3 Strategies for Managing Your Home in the Winter

Energy Savings

3 Strategies for Managing Your Home in the Winter

There are 2 key factors that disrupt home energy usage and personal habits during the winter months. The first is the colder weather. Improperly managing your home during the winter months may result in devastating consequences, including bursting water pipes, ice dams, and window condensation that causes mildew and sill rot.

While battling the cold tends to consume most of our attention when preparing for Jack Frost, the other factor to consider is that there is less sunlight available to provide natural lighting in your home, leading to more energy usage from electric lighting. Ready your home for winter and lower your energy costs with these 3 simple, inexpensive strategies.

 

1.  Insulate Your Home

There are many places where homes lose heat. The most significant areas are known collectively as the “Thermal Envelope,” composed of the combined surface of the floor, walls, and roof of your house. While this can make up approximately 50-60% of your heat loss, there is little the average homeowner can do to address this since the insulation of these areas was professionally installed and is mostly hidden.
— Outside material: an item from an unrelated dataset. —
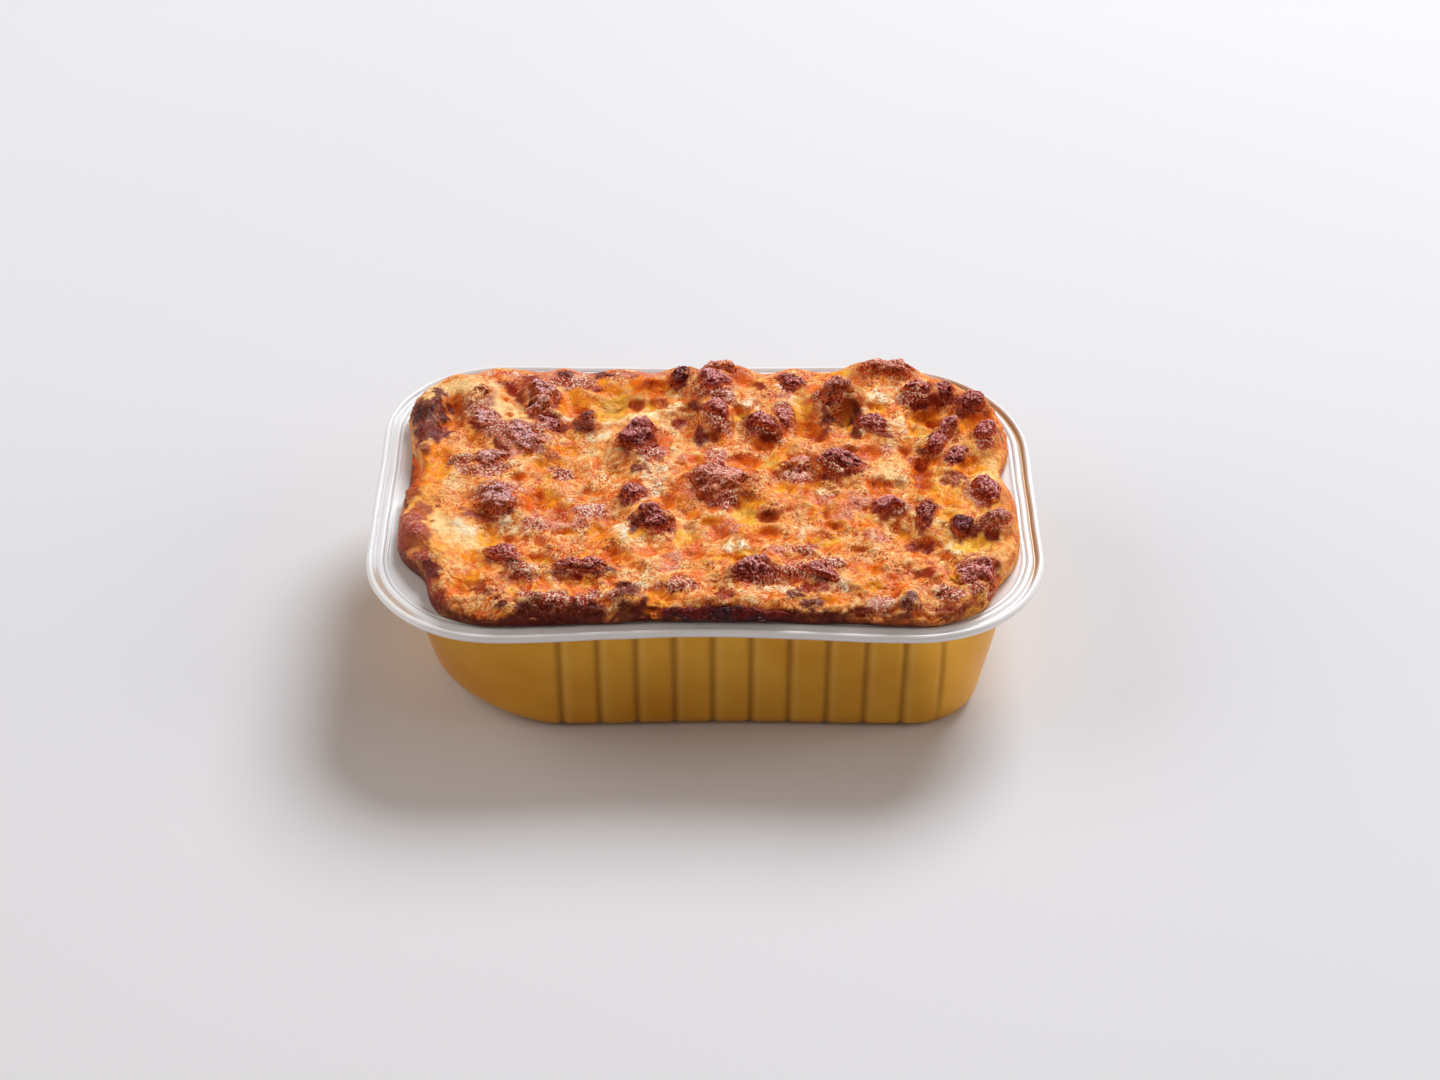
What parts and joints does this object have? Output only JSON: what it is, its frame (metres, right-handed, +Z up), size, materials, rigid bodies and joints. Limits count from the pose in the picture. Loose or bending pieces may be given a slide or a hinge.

Still, if you do have access to the attic or a basement and find exposed rafters, it is relatively inexpensive and simple to install fiberglass insulation or an eco-friendly alternative made from wool, hemp, recycled denim or soy.

There are even simpler areas that can be insulated, such as door thresholds and windows. These areas are in every home and are often associated with significant drafts that suck heat right out of a home. Using foam weather-stripping around exterior door frames, installing a door draft-guard at the bottom, and treating windows with plastic barrier insulation are very low-cost mitigation strategies. Storm doors and windows are also a great tool to provide an extra barrier of thermal protection and should be installed for the season.

While not commonly found in all homes, fireplace chimneys and built-in air conditioning units may also contribute to heat loss. For an infrequently used fireplace, a flue blocker may be a good solution as it is a tighter seal than the closed flue and is hidden from view. Another option is a fireplace blanket that hangs around the exterior of the fireplace to reduce updraft. If you happen to have one or more air conditioner units installed in the wall of your house, you might want to consider getting a custom cloth cover that slips over the front or back.

 

2. Turn Off the Lights

It may seem a bit obvious, but, more often than not, people forget to turn off lights after leaving a room during the winter months. This is especially an issue after Daylight Savings Time ends and it gets dark before most people get home from work. You run inside, turn on the lights to grab a snack, and rush back out for the evening’s activities – leaving random lights on all over the home.

Often it is children’s bedrooms that remain lit, which is understandable considering they aren’t paying the electricity bill! Try posting a sticker on the light switch or hanging a sign on the door to remind kids (and yourself) to turn lights off when leaving the room. Winter is also a good time of year to look into energy-saving LED lights. LED bulb technology is advancing quickly, which is helping the price of residential LED bulbs drop rapidly. While more expensive than incandescent, halogen, and compact fluorescent bulbs, LED bulbs offer longer life and more efficiency.

 

3. Use Programmable Thermostats

Thermostatic controllers have been available for decades, but maybe yours is decades old! Upgrading to a modern thermostat is usually an intermediate-level DIY project and well worth the investment. The U.S. Department of Energy asserts that “you can save as much as 10% a year on heating by simply turning your thermostat back 7-10°F for 8 hours a day from its normal setting.” So why not automate this so you don’t have to think about it?

In addition to modern digital thermostats, the past decade has seen a boom in “Smart Home” technologies that not only provide control over many household appliances, but can allow advanced automation and remote control via the internet. Some of these systems are elaborate and costly to retrofit in an older home, but coupling some simple, affordable technologies such as WiFi-connected “smart” outlets and light bulbs with a Google Home, Amazon Echo, or similar device can give you access to lights or appliances through a smartphone app – allowing you unfettered control from almost anywhere.